I decided to start a YouTube channel about it. The grand mission? To change the rhetoric around ‘twin flames’ to something more useful than soulmates-on-steroids. To challenge the idea that just because this intense thing happened, it had to mean something romantic. And also to challenge the idea that if it didn’t turn out to be romantic, that must mean the experience wasn’t real or meaningful. To take the focus away from The Other Person and place it where I thought it belonged: On The Self.

At this point, I’d pretty much gone full woo and was also a practising Tarot reader and Reiki practitioner. I was completing a business course in the hope that I could make a living from it, and it was recommended that I brand everything in my own name, so as not to limit myself to any one arena in the future. So I changed my YouTube channel to my name too. It felt a bit weird, but was actually a good business move as I started attracting clients who were going through similar mystical journeys, and I found a niche.
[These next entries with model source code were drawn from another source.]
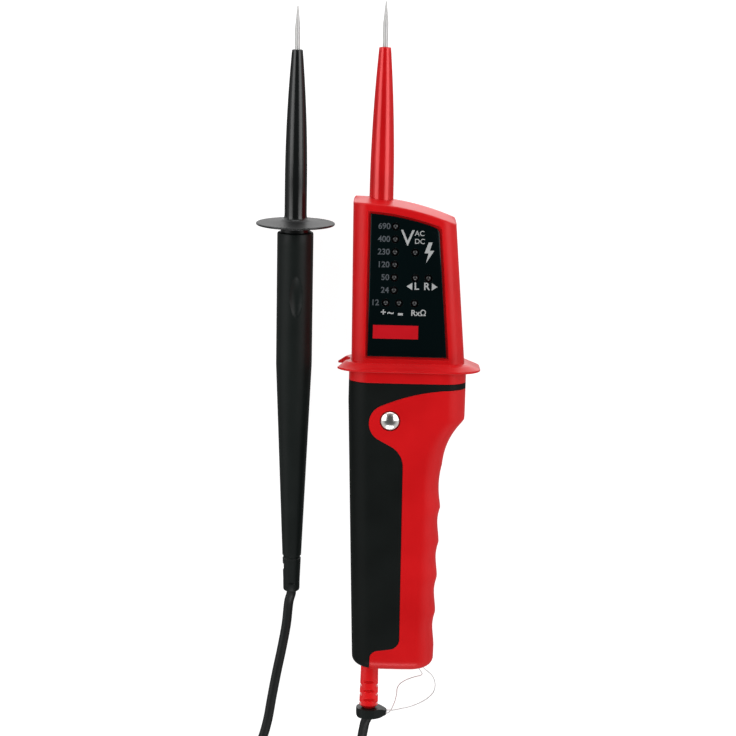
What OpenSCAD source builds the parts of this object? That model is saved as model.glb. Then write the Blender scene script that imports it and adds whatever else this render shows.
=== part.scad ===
// Two-pole voltage tester: a main unit with a light display, a second probe, and the lead that joins them.
// Both lie on their backs with the needles along +Y. In a unit's own frame x runs across it,
// y along its needle and z out of its front, from the needle axis and the lower end of its housing.

/* [Housing] */
// Length of the grip, from the lower end to the hand guard
grip_len = 125; // [118:0.5:136]
// Distance from the needle axis to the left side of the neck
axis_inset = 11.4; // [11:0.1:13]
// Width of the neck under the hand guard
neck_w = 47.6; // [46:0.2:52]
// Depth of the grip, front to back
grip_depth = 27; // [26:0.5:30]
// How far the left side of the grip comes in at the lower end
left_taper = 4; // [3:0.1:4.6]
// Width of the finger side, from the needle axis to the top ridge
finger_reach = 27.4; // [27:0.1:30]
// How far the finger side comes in between the top ridge and the lower end
right_taper = 1.2; // [0.4:0.1:2]
// Radius of the long edges across the width
edge_w = 8; // [6:0.25:9]
// Radius of the long edges through the depth
edge_d = 9; // [7:0.25:11]
// Radius of the lower end
end_round = 4.5; // [3:0.25:6]
// Crown of the front face
front_crown = 0.8; // [0.2:0.1:1.4]
// Wall of the moulded shells
shell_wall = 2; // [1.6:0.1:2.4]
// Thickness of the lower end wall
end_wall = 2.5; // [2:0.1:3.2]

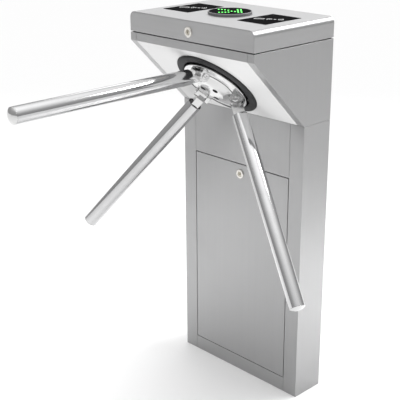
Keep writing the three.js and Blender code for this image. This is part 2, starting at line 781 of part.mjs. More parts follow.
add(slope, 'hub_disc', hubDisc(), polishedSteel);
add(slope, 'hub_boss', hubBoss(), polishedSteel);
add(slope, 'main_shaft', mainShaft(), machinedSteel);
add(slope, 'centring_cam', centringCam(), hardSteel);
add(slope, 'locking_wheel', lockingWheel(), hardSteel);
add(slope, 'main_gear',
  spurGear(GEAR_TEETH, 0, GEAR_BACK, GEAR_BACK + GEAR_WIDTH, [roundHole(SHAFT_RADIUS + FIT)]), machinedSteel);
add(slope, 'sensor_disc', sensorDisc(), blackPlastic);

// Arms: local Z runs along the arm from the pin, local X is the pin's axis.

function armPin() {
  const head = EAR_OUTER + FIT;
  const pin = turned([
    [0, -head - 2.4],
    [6.5, -head - 2.4],
    [8, -head - 1],
    [8, -head],
    [PIN_RADIUS, -head],
    [PIN_RADIUS, head],
    [8, head],
    [8, head + 1],
    [6.5, head + 2.4],
    [0, head + 2.4],
  ], 16);
  return pin.rotateY(Math.PI / 2);
}

// Forged root: an eye round the pin, a flat-sided block and a plug that fills the tube's end.
function armRoot() {
  const eye = 9;
  const deep = 14;
  const outline = new THREE.Shape();
  outline.absarc(0, 0, eye, Math.PI, 2 * Math.PI, false);
  outline.lineTo(eye, 4);
  outline.lineTo(deep, 13);
  outline.lineTo(deep, TUBE_START + 6);
  outline.lineTo(-deep, TUBE_START + 6);
  outline.lineTo(-deep, 13);
  outline.lineTo(-eye, 4);
  const forging = slab(outline, -TONGUE_HALF, TONGUE_HALF, [], 10);
  forging.applyMatrix4(new THREE.Matrix4().makeBasis(
    new THREE.Vector3(0, 1, 0), new THREE.Vector3(0, 0, 1), new THREE.Vector3(1, 0, 0)));
  const plug = bar(ARM_BORE - FIT, TUBE_START + 5, PLUG_END, 0, 0, 28);
  const hole = bar(PIN_RADIUS + FIT, -20, 20).rotateY(Math.PI / 2);
  return cut(join(forging, plug), hole);
}

function armTube() {
  return turned([
    [ARM_BORE, TUBE_START],
    [ARM_RADIUS, TUBE_START],
    [ARM_RADIUS, ARM_LENGTH - CAP_HEIGHT],
    [ARM_BORE, ARM_LENGTH - CAP_HEIGHT],
  ], 28);
}

function armCap() {
  const rim = ARM_LENGTH - CAP_HEIGHT + FIT;
  const dome = [];
  const steps = 4;
  for (let i = 0; i <= steps; i += 1) {
    const angle = i * Math.PI / 2 / steps;
    dome.push([ARM_RADIUS * Math.cos(angle), rim + 1 + (CAP_HEIGHT - FIT - 1) * Math.sin(angle)]);
  }
  dome[steps][0] = 0;
  return turned([
    [0, rim - 12],
    [ARM_BORE - FIT, rim - 12],
    [ARM_BORE - FIT, rim],
    [ARM_RADIUS, rim],
    ...dome,
  ], 28);
}

for (let arm = 0; arm < ARM_COUNT; arm += 1) {
  const spoke = new THREE.Group();
  spoke.rotation.z = -arm * 2 * Math.PI / ARM_COUNT;
  slope.add(spoke);
  const armGroup = new THREE.Group();
  armGroup.position.set(0, PIVOT_RADIUS, PIVOT_HEIGHT);
  armGroup.rotation.x = -ARM_TILT;
  spoke.add(armGroup);
  const number = arm + 1;
  add(armGroup, `arm_pin_${number}`, armPin(), polishedSteel);
  add(armGroup, `arm_${number}_root`, armRoot(), polishedSteel);
  add(armGroup, `arm_${number}_tube`, armTube(), polishedSteel);
  add(armGroup, `arm_${number}_cap`, armCap(), polishedSteel);
}

// Mechanism --------------------------------------------------------------

const LEVER_PIVOT = [-80, -62];
const ROLLER_RADIUS = 9;
const ROLLER_DISTANCE = 38 + ROLLER_RADIUS + 0.5;
const ROLLER_ANGLE = 7 * Math.PI / 6;
const ROLLER_CENTRE = [
  ROLLER_DISTANCE * Math.cos(ROLLER_ANGLE),
  ROLLER_DISTANCE * Math.sin(ROLLER_ANGLE),
];

function mechanismPlate() {
  const outline = [
    [-PLATE_HALF, -95],
    [PLATE_HALF, -95],
    [PLATE_HALF, 60],
    [PLATE_HALF - 40, 100],
    [-PLATE_HALF + 40, 100],
    [-PLATE_HALF, 60],
  ];
  const plate = slab(outline, PLATE_BACK, PLATE_FRONT, [roundHole(HOUSING_RADIUS + FIT)], SMOOTH / 2);
  const pins = [-PAWL_PIVOT_X, PAWL_PIVOT_X].map((x) =>
    bar(PAWL_PIN_RADIUS, WHEEL_BACK - 3, PLATE_BACK + 1, x, PAWL_PIVOT_Y, 16));
  const shoulders = [-PAWL_PIVOT_X, PAWL_PIVOT_X].map((x) =>
    bar(7, WHEEL_BACK + 8 + FIT, PLATE_BACK + 1, x, PAWL_PIVOT_Y, 16));
  const leverPin = bar(PAWL_PIN_RADIUS, CAM_BACK - 3, PLATE_BACK + 1, ...LEVER_PIVOT, 16);
  return join(plate, ...pins, ...shoulders, leverPin);
}

function sideBracket() {
  const wall = HALF - SHEET - FIT;
  const back = PLATE_BACK - FIT;
  return join(
    block(wall - 4, wall, -70, 60, back - 30, back),
    block(PLATE_HALF - 25, wall, -70, 55, back - 4, back),
  );
}

function bearingHousing() {
  return turned([
    [HOUSING_BORE, -56],
    [HOUSING_RADIUS, -56],
    [HOUSING_RADIUS, PLATE_FRONT + FIT],
    [48, PLATE_FRONT + FIT],
    [48, PLATE_FRONT + 6],
    [HOUSING_RADIUS, PLATE_FRONT + 8],
    [HOUSING_RADIUS, -14],
    [HOUSING_BORE, -14],
  ]);
}

function bearing(z0) {
  return turned([
    [SHAFT_RADIUS + FIT, z0],
    [HOUSING_BORE - FIT, z0],
    [HOUSING_BORE - FIT, z0 + 12],
    [SHAFT_RADIUS + FIT, z0 + 12],
  ], ROUND);
}

function damperBody() {
  const top = GEAR_BACK + GEAR_WIDTH + 2.5;
  const base = PLATE_BACK - FIT;
  return turned([
    [0, base],
    [DAMPER_RADIUS, base],
    [DAMPER_RADIUS, top + 3],
    [DAMPER_RADIUS - 5, top],
    [4.4, top],
    [4.4, top + 24],
    [0, top + 24],
  ], ROUND);
}

function damperPinion() {
  const gear = spurGear(PINION_TEETH, Math.PI / PINION_TEETH, GEAR_BACK, GEAR_BACK + GEAR_WIDTH);
  return join(gear, bar(4, GEAR_BACK - 2, GEAR_BACK + GEAR_WIDTH + 24, 0, 0, 16));
}

// Pawl: hangs from its pin, its nose faces a notch of the wheel and its tail the plunger.
function pawl() {
  const x = PAWL_PIVOT_X;
  const noseTip = WHEEL_RADIUS + 2;
  const arm = slab([
    [x - 6, PAWL_PIVOT_Y],
    [x - 5, 3.5],
    [noseTip + 1, 2],
    [noseTip, 1],
    [noseTip, -3],
    [noseTip + 1, -4],
    [x - 4, -5],
    [x - 3, -9],
    [x - 3, TAIL_Y - 7],
    [x + TAIL_HALF, TAIL_Y - 7],
    [x + TAIL_HALF, PAWL_PIVOT_Y],
  ], WHEEL_BACK, WHEEL_BACK + 8);
  const eye = bar(10, WHEEL_BACK, WHEEL_BACK + 8, x, PAWL_PIVOT_Y);
  const hole = bar(PAWL_PIN_RADIUS + FIT, WHEEL_BACK - 1, WHEEL_BACK + 9, x, PAWL_PIVOT_Y, 16);
  return cut(join(arm, eye), hole);
}

const PLUNGER_Z = WHEEL_BACK + 4;
const SOLENOID_X = 92;

function plunger() {
  const tip = PAWL_PIVOT_X + TAIL_HALF + 0.4;
  const rod = turned([
    [0, tip],
    [1.5, tip],
    [6, tip + 2],
    [6, tip + 4],
    [4, tip + 4],
    [4, SOLENOID_X + 34],
    [0, SOLENOID_X + 34],
  ], ROUND);
  return rod.rotateY(Math.PI / 2).translate(0, TAIL_Y, PLUNGER_Z);
}

function solenoid() {
  const half = 15;
  const can = block(
    SOLENOID_X, SOLENOID_X + 52, TAIL_Y - half, TAIL_Y + half, PLUNGER_Z - half, PLUNGER_Z + half);
  const foot = block(
    SOLENOID_X + 8, SOLENOID_X + 44, TAIL_Y - half, TAIL_Y + half, PLUNGER_Z, PLATE_BACK - FIT);
  const bore = bar(4.5, SOLENOID_X - 1, SOLENOID_X + 48).rotateY(Math.PI / 2);
  return cut(join(can, foot), bore.translate(0, TAIL_Y, PLUNGER_Z));
}

function centringLever() {
  const [px, py] = LEVER_PIVOT;
  const [rx, ry] = ROLLER_CENTRE;
  const length = Math.hypot(rx - px, ry - py);
  const angle = Math.atan2(ry - py, rx - px);
  const z0 = CAM_BACK - 0.5;
  const z1 = CAM_BACK + 2.5;
  const arm = join(
    block(0, length, -7, 7, z0, z1),
    bar(9, z0, z1, 0, 0),
    bar(7, z0, z1, length, 0),
    bar(3, z0, CAM_BACK + 8.5, length, 0, 16),
  );
  const hole = bar(PAWL_PIN_RADIUS + FIT, z0 - 1, z1 + 1, 0, 0, 16);
  return cut(arm, hole).rotateZ(angle).translate(px, py, 0);
}

function centringRoller() {
  const roller = turned([
    [3 + FIT, CAM_BACK + 2.8],
    [ROLLER_RADIUS, CAM_BACK + 2.8],
    [ROLLER_RADIUS, CAM_BACK + 8],
    [3 + FIT, CAM_BACK + 8],
  ], ROUND);
  return roller.translate(...ROLLER_CENTRE, 0);
}

// Forked optical sensor on a post, its slot over the rim of the sensor disc.
function angleSensor() {
  const y = 8;
  return join(
    block(66, 76, -y, y, DISC_BACK - 7, -79.5),
    block(26, 67, -y, y, DISC_BACK - 7, DISC_BACK - 2.5),
    block(34, 67, -y, y, DISC_BACK + 3, DISC_BACK + 5.5),
  );
}

add(slope, 'mechanism_plate', mechanismPlate(), zincPlate);
add(slope, 'bearing_housing', bearingHousing(), castAlloy);
add(slope, 'front_bearing', bearing(-28), bearingSteel);
add(slope, 'rear_bearing', bearing(-54), bearingSteel);
add(slope, 'centring_lever', centringLever(), machinedSteel);
add(slope, 'centring_roller', centringRoller(), bearingSteel);
add(slope, 'angle_sensor', angleSensor(), boardGreen);

const damper = new THREE.Group();
damper.position.set(0, -GEAR_DISTANCE, 0);
slope.add(damper);
add(damper, 'damper_body', damperBody(), darkEnamel);
add(damper, 'damper_pinion', damperPinion(), machinedSteel);

const across = new THREE.Matrix4().makeScale(-1, 1, 1);
for (const side of ['right', 'left']) {
  const place = (geometry) => (side === 'right' ? geometry : outwards(geometry.applyMatrix4(across)));
  add(slope, `bracket_${side}`, place(sideBracket()), zincPlate);
  add(slope, `pawl_${side}`, place(pawl()), hardSteel);
  add(slope, `plunger_${side}`, place(plunger()), machinedSteel);
  add(slope, `solenoid_${side}`, place(solenoid()), darkEnamel);
}

export default turnstile;
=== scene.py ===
import json
import math

import bmesh
import bpy
from mathutils import Matrix, Vector


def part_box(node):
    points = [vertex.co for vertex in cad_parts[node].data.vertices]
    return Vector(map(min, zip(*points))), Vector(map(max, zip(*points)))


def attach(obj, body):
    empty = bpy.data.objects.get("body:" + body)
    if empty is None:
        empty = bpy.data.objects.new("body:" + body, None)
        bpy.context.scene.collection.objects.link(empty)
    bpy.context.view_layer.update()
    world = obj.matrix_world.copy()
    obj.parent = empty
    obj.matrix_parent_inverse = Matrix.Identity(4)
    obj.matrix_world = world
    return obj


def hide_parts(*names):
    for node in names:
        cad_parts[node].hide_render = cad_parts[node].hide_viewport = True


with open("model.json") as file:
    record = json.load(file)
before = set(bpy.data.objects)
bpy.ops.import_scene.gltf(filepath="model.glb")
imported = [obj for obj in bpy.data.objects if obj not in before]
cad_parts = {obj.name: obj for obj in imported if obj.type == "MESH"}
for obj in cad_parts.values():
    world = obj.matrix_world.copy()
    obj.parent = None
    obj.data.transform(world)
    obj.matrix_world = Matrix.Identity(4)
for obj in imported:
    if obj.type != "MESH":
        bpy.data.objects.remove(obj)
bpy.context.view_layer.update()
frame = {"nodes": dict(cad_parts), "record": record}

record = frame["record"]
joints = {joint["name"]: joint for joint in record["behaviour"]["joints"]}
bodyOf = {node: body for body, names in record["behaviour"]["bodies"].items() for node in names}
slotOf = {row["node"]: row["material_slot"] for row in record["subparts"]}
mm = 0.001
fullTurn = 2 * math.pi
print("frame loaded:", len(frame["nodes"]), "pieces of the turnstile")

# camera, floor and light
cameraSizes = {"place": (1.56612, -1.69962, 1.35235), "yaw": 46.1457, "pitch": 20.3809, "roll": 0.39653,
               "lens": 82.79, "sensor": 36.0}
floorSizes = {"half": 14.0, "tone": (0.93, 0.93, 0.93)}
lights = {          # name: (place, aimed at, width, height, watts, spread)
    "skyPanel": ((-1.9, 2.3, 2.3), (0, 0, 0.9), 2.6, 1.3, 8.5, 140),
    "edgePanel": ((1.25, 2.3, 3.3), (0.1, 0, 0.95), 1.9, 0.6, 12, 70),
    "slopeFill": ((0.62, -0.85, 0.1), (0.08, -0.12, 0.80), 0.9, 0.5, 4.4, 90),
    "leftPatch": ((-0.8, -0.8, 1.9), (-0.7, -0.6, 0), 0.5, 0.4, 1.1, 45),
    "rightPatch": ((0.85, 0.7, 1.9), (0.7, 0.6, 0), 0.5, 0.4, 2.8, 45),
}
# brightness of the sky by the height of the ray
skyStops = [(0.0, 0.36), (0.12, 0.40), (0.34, 0.46), (0.68, 0.95), (1.0, 1.85)]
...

What it also meant, though, was that, should anyone – anyone at all – Google me, these videos would show up on the first page.

Now, I don’t know if these two things are related, but the next time I sent He a message, he didn’t reply. Someone in his vague location, however, did view a bunch of my videos all at once. And, I can’t speak for everyone, but if, out of context (or maybe even in context), I saw someone I’d never met talking about me and twin flames in the same breath, I might not be inclined to reply to their message.

Unintended consequences? Did I accidentally terrify an innocent man? I have long hoped it was just coincidental that I never heard from him again, and the fact he didn’t outright block me or report me or tell me to stay the fuck away from him in a panicked font was a sign that he was oblivious. I told myself he wasn’t interested enough to Google me anyway. Still, I wonder – was this the moment he changed from being He Who Does Not Have A Strong Opinion About Knowing Me, to He Who Does Not Want To Know Me?

Either way, that moment really brought my attention to all the unintended consequences I had failed to forsee in my life. What seemed an obvious risk in hindsight had not even occurred to me. What else was not occurring to me? I began becoming more aware of my digital footprint, and how other people may perceive the slivers of me that I revealed to them. How little my intention actually corresponded to the results of my actions in some situations. How impossible it was to judge the consequences of a choice. How impossible it was to ever know every far reaching, obscure, bizarre consequence of a choice.

I’m not very good at forseeing all possible outcomes; even when I expend inordinate energy on trying to do so. I’m often caught out by the side-effect.

How do you go about anticipating a side-effect? Is it even a healthy endeavour to try? Maybe I should consult a pharmacologist.